**REQUEST**
Lift out, unaltered, the lines of the material below between the line holding "const backCushionFootDrop = (backCushionHeight" and the line holding "if empty is", counting both.

# START OF TASK MATERIAL

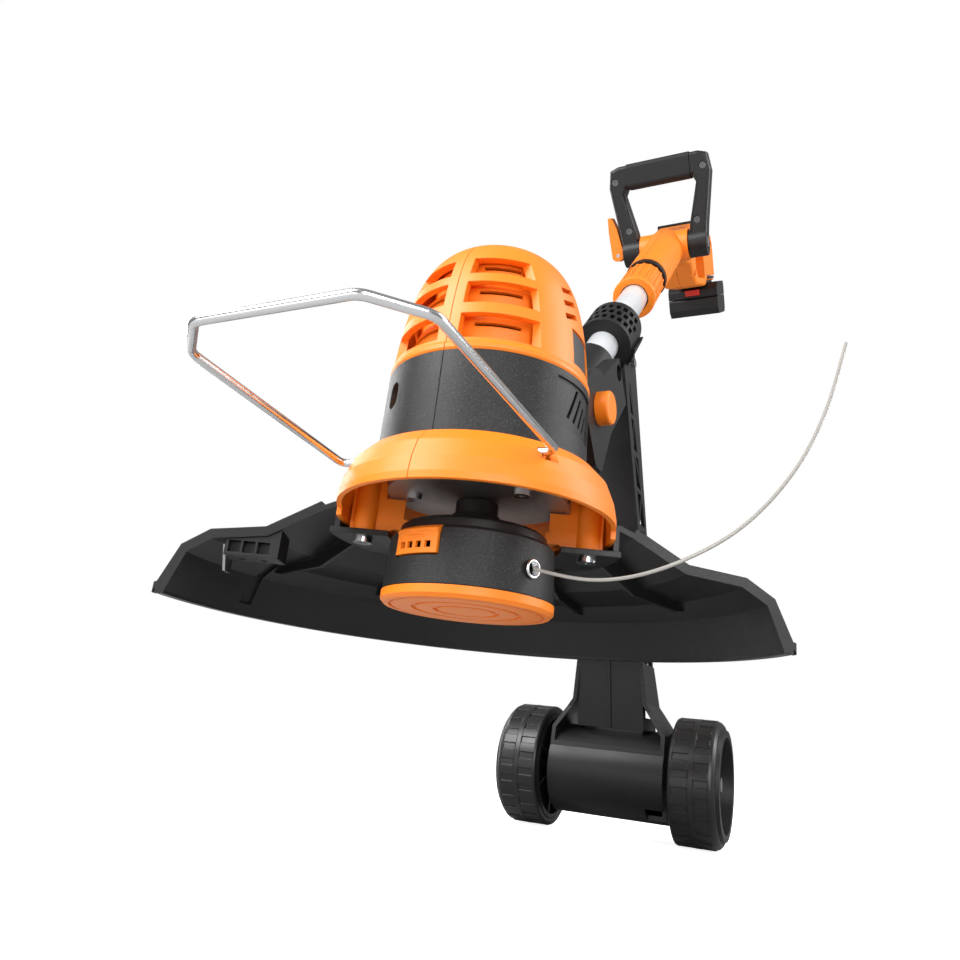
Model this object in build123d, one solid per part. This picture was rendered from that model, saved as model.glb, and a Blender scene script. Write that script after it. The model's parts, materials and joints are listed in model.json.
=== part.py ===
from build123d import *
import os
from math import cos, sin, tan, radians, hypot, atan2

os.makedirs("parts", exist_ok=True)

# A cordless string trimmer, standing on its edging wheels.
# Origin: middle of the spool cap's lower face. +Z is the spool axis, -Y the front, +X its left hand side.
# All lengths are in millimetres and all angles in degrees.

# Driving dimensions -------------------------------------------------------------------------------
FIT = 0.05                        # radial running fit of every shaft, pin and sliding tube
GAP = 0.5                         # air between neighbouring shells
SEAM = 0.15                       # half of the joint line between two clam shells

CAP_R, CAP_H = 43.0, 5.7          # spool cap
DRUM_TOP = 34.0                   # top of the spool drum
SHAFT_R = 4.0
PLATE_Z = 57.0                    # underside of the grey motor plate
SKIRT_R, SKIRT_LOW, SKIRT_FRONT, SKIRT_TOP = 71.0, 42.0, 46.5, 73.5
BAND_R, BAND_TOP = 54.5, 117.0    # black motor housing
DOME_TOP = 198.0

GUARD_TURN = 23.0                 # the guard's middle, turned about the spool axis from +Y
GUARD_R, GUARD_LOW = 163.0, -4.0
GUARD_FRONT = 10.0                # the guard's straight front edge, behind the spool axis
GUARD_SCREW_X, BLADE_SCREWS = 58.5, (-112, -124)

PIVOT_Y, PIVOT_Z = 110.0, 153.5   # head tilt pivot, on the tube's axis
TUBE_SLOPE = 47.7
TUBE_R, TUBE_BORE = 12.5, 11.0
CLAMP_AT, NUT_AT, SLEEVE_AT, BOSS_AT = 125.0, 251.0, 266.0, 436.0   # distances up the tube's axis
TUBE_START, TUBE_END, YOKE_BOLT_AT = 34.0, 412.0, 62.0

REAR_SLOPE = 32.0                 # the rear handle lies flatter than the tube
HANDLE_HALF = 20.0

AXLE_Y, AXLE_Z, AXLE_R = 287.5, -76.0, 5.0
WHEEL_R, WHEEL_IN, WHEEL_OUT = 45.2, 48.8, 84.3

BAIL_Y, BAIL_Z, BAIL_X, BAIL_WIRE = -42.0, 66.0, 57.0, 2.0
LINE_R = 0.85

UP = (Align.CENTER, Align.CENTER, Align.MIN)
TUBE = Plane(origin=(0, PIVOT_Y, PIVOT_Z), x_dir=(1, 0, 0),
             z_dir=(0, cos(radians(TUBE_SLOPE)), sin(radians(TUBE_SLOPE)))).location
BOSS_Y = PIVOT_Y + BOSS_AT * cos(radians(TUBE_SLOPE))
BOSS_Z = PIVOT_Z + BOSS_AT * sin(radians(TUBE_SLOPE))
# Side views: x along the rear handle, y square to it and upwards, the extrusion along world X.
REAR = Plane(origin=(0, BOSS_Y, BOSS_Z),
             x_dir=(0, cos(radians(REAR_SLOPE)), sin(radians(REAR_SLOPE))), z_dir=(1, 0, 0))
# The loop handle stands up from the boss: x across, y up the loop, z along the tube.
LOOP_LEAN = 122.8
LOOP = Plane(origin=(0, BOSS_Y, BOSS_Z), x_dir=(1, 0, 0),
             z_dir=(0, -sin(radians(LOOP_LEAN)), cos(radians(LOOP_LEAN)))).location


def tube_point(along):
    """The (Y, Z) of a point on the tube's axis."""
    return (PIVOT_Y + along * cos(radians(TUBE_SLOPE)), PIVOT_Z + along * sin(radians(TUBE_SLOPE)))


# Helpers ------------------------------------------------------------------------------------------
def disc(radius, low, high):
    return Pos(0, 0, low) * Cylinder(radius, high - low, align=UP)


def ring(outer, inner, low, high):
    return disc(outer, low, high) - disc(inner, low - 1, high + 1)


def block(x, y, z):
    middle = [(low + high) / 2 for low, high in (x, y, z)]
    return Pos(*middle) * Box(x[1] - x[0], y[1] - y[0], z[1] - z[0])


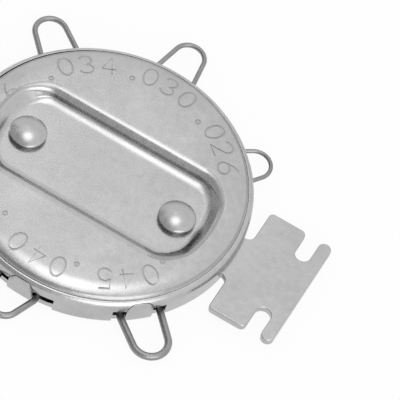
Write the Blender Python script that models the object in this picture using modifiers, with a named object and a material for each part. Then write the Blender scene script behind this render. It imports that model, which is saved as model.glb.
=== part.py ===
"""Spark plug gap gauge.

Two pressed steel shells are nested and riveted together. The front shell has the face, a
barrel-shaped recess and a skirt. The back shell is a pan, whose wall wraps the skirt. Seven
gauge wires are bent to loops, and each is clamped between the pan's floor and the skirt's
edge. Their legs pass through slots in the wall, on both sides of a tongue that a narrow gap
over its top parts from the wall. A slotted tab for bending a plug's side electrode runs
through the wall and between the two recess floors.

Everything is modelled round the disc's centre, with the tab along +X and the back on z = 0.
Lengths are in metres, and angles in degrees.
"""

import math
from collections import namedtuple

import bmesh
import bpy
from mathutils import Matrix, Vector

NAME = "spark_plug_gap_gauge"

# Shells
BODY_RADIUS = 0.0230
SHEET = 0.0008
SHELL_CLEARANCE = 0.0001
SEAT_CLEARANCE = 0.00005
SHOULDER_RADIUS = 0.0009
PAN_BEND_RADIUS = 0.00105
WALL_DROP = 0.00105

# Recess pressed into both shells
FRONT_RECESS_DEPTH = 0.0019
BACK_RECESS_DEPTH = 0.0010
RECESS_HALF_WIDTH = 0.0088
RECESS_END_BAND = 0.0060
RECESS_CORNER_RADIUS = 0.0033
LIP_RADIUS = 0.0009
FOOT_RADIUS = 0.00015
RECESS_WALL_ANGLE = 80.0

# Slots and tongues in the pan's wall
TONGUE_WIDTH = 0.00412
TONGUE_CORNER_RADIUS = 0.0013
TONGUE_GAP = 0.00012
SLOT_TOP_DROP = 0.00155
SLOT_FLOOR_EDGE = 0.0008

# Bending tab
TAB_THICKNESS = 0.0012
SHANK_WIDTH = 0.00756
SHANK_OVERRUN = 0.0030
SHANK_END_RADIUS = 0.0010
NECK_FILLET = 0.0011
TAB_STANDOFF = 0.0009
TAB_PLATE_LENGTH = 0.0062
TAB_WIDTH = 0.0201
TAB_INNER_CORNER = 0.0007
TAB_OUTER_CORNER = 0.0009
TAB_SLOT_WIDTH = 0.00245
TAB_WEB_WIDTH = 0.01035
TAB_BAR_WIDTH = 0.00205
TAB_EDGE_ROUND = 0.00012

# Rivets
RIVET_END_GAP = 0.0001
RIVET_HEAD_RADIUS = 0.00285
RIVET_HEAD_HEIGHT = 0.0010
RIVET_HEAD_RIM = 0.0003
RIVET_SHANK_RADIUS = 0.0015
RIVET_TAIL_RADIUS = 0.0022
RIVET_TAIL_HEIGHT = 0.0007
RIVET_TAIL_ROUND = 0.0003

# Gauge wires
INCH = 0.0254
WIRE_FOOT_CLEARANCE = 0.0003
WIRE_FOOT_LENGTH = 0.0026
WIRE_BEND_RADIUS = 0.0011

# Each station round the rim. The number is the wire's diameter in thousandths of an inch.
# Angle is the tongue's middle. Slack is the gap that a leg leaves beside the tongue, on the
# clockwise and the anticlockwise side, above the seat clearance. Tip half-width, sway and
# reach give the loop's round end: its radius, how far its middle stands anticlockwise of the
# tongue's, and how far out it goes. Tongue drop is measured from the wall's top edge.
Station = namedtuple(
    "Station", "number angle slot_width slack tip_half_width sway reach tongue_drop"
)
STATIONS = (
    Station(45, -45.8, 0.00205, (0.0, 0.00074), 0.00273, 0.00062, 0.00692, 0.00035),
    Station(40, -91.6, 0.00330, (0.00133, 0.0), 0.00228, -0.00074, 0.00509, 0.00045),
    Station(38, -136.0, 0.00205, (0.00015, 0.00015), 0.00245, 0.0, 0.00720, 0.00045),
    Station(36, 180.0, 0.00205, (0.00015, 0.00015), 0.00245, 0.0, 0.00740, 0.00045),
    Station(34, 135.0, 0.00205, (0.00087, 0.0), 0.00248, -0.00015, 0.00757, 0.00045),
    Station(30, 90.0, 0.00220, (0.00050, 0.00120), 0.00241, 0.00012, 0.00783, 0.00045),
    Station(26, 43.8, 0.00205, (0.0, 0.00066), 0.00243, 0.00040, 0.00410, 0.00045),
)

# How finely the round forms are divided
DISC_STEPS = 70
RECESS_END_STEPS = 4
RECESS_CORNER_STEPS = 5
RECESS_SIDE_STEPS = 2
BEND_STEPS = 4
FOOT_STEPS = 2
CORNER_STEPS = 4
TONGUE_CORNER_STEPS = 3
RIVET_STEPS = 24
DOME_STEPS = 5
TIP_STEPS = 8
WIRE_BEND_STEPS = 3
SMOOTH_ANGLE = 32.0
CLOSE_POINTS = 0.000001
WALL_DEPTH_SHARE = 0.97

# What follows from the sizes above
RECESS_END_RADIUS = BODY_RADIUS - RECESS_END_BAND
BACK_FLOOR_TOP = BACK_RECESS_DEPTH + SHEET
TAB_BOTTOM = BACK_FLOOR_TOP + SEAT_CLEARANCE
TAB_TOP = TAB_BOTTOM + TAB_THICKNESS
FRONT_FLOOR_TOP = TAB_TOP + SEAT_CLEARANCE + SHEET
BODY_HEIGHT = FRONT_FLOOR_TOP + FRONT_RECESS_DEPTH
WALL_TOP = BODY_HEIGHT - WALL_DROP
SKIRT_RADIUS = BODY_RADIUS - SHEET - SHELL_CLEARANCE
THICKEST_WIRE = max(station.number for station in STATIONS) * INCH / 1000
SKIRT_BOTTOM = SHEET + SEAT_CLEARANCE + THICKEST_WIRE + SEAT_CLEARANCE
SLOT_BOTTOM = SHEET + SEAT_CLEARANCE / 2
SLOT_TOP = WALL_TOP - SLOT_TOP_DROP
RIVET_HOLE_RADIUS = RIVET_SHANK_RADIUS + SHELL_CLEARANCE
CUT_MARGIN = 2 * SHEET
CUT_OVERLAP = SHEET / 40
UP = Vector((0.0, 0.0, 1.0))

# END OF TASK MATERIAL
# START OF TASK MATERIAL

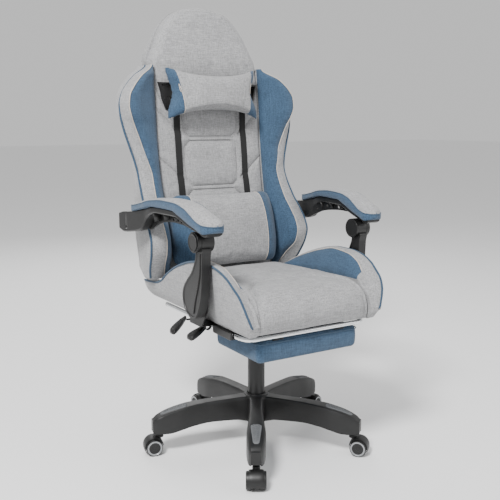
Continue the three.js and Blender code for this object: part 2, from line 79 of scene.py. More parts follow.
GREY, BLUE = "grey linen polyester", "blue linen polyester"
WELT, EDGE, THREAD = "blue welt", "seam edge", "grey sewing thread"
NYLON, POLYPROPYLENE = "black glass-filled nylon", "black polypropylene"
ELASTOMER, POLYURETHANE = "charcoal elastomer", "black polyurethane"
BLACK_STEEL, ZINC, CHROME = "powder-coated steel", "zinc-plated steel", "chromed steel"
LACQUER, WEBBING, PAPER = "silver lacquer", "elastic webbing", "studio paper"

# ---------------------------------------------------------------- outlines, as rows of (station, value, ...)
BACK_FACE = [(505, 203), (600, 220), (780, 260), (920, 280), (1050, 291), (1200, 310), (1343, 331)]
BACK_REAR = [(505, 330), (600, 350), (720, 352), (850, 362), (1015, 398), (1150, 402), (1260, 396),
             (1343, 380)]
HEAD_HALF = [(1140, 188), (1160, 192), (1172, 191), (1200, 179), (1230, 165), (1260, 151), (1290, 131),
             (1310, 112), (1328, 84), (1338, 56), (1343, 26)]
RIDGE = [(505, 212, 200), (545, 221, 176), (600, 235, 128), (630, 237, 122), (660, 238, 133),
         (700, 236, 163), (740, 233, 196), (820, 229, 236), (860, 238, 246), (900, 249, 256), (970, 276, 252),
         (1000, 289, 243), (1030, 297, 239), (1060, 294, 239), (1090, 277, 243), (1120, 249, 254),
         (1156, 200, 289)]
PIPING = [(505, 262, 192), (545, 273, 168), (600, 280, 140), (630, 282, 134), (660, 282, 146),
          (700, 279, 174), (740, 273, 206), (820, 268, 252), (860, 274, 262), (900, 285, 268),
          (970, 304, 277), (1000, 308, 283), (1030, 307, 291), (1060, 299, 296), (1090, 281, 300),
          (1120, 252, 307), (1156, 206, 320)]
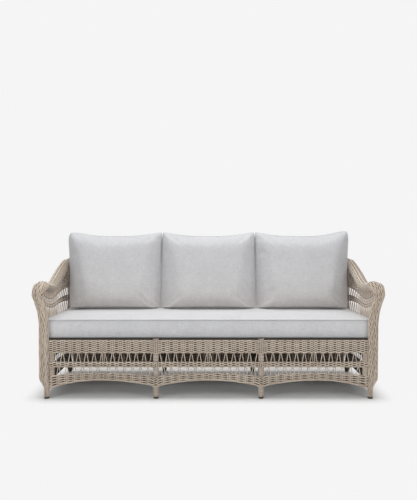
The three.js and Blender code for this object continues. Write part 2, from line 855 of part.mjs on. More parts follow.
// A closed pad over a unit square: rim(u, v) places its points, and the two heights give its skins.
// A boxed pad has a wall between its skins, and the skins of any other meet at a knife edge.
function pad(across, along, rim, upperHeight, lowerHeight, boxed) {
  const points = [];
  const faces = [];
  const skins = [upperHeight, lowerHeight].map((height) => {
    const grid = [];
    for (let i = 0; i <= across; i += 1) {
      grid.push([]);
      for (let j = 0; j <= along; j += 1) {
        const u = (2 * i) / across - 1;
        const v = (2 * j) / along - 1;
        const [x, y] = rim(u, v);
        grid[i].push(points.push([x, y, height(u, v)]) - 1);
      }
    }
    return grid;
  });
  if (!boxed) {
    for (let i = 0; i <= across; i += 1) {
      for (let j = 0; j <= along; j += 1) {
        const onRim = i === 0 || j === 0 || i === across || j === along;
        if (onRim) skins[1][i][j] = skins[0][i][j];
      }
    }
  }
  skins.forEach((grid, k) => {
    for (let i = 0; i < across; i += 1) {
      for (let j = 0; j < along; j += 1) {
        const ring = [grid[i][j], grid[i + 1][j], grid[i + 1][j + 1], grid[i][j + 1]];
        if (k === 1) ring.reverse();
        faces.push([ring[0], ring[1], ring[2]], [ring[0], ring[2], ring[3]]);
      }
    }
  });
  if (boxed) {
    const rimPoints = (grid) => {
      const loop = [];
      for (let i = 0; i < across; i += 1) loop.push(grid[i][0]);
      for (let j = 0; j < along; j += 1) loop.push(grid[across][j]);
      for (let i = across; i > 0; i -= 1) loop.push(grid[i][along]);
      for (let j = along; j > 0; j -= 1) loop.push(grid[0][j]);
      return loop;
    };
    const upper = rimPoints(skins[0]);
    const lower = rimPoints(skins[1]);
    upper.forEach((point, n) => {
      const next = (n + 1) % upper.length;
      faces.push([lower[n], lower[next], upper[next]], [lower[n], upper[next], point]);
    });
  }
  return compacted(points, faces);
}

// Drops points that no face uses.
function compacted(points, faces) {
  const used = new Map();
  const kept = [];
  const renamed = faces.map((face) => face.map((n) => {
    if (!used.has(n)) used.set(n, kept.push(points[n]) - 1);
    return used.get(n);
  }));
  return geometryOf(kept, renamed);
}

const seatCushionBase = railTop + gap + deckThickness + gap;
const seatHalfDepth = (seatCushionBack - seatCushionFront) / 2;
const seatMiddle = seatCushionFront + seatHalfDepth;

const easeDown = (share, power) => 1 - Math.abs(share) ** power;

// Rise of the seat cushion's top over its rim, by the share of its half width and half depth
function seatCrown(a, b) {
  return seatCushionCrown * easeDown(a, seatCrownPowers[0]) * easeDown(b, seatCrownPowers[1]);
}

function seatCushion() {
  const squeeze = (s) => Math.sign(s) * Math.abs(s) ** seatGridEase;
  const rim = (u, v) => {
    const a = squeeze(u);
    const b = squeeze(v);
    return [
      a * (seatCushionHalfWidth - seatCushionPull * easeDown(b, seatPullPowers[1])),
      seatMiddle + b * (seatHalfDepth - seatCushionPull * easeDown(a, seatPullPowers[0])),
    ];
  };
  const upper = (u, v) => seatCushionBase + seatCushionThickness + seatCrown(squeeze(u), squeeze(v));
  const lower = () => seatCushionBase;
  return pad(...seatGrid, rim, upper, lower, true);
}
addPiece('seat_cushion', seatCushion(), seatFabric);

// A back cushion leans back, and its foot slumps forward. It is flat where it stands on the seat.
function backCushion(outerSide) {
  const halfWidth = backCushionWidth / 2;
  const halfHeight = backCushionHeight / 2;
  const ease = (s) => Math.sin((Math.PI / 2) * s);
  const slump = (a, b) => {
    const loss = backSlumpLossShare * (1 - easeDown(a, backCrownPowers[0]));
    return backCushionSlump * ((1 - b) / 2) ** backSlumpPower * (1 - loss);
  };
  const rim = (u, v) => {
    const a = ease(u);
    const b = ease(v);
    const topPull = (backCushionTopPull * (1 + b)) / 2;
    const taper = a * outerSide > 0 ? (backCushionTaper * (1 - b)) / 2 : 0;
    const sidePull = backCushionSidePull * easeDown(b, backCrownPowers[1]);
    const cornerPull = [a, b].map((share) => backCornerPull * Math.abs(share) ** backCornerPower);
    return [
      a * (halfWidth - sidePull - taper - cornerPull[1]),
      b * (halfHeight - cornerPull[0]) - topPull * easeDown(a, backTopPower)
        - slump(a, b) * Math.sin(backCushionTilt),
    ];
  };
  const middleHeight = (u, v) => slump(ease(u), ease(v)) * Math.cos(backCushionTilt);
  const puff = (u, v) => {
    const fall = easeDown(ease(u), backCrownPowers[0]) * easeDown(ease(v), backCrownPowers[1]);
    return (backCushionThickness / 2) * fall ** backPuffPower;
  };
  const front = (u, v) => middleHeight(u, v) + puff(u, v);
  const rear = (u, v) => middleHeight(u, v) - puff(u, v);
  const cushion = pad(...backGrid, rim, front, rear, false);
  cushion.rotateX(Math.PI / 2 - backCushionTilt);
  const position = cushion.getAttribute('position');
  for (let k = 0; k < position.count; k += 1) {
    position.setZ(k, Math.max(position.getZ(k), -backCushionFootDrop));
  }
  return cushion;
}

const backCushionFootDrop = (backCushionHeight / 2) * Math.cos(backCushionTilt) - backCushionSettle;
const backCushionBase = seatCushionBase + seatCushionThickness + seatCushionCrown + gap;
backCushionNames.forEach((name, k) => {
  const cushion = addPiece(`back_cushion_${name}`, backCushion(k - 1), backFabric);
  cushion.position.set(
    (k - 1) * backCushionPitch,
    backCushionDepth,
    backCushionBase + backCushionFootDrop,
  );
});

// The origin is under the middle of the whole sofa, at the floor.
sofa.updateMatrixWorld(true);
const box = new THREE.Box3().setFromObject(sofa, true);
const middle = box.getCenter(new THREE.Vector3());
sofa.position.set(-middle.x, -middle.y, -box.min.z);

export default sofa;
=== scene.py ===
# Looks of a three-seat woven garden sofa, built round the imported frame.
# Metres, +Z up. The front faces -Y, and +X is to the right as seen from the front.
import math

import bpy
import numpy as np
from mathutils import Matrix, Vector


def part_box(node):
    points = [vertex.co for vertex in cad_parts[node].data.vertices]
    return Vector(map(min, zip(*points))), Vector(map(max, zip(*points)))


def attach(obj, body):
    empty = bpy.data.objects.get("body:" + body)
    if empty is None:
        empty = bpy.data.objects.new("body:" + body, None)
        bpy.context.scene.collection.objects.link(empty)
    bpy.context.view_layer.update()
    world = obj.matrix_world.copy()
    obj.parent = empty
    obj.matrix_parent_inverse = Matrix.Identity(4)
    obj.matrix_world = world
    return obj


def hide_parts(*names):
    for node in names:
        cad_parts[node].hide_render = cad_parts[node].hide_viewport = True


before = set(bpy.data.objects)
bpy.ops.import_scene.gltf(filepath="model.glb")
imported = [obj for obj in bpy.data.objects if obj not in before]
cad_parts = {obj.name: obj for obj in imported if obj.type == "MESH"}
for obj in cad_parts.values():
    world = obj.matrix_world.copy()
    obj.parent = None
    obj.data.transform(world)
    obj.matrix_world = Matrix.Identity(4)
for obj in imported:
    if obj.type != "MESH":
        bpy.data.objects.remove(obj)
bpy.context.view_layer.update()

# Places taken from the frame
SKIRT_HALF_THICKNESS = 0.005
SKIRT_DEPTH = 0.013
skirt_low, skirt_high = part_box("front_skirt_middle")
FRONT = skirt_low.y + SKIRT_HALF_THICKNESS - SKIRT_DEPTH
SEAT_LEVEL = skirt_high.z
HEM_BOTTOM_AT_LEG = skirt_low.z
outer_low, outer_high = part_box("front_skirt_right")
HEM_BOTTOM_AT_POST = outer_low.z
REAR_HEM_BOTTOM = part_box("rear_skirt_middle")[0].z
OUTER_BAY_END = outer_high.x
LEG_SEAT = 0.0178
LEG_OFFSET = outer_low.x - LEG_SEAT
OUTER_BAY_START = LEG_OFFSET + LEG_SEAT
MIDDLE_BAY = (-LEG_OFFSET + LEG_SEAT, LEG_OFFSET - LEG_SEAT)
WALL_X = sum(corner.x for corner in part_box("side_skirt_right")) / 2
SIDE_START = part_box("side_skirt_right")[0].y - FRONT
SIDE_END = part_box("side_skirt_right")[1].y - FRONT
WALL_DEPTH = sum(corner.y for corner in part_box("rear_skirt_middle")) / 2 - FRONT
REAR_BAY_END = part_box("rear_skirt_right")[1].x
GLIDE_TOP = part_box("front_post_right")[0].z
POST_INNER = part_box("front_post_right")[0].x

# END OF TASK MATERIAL

**FULL RESPONSE**
const backCushionFootDrop = (backCushionHeight / 2) * Math.cos(backCushionTilt) - backCushionSettle;
const backCushionBase = seatCushionBase + seatCushionThickness + seatCushionCrown + gap;
backCushionNames.forEach((name, k) => {
  const cushion = addPiece(`back_cushion_${name}`, backCushion(k - 1), backFabric);
  cushion.position.set(
    (k - 1) * backCushionPitch,
    backCushionDepth,
    backCushionBase + backCushionFootDrop,
  );
});

// The origin is under the middle of the whole sofa, at the floor.
sofa.updateMatrixWorld(true);
const box = new THREE.Box3().setFromObject(sofa, true);
const middle = box.getCenter(new THREE.Vector3());
sofa.position.set(-middle.x, -middle.y, -box.min.z);

export default sofa;
=== scene.py ===
# Looks of a three-seat woven garden sofa, built round the imported frame.
# Metres, +Z up. The front faces -Y, and +X is to the right as seen from the front.
import math

import bpy
import numpy as np
from mathutils import Matrix, Vector


def part_box(node):
    points = [vertex.co for vertex in cad_parts[node].data.vertices]
    return Vector(map(min, zip(*points))), Vector(map(max, zip(*points)))


def attach(obj, body):
    empty = bpy.data.objects.get("body:" + body)
    if empty is None:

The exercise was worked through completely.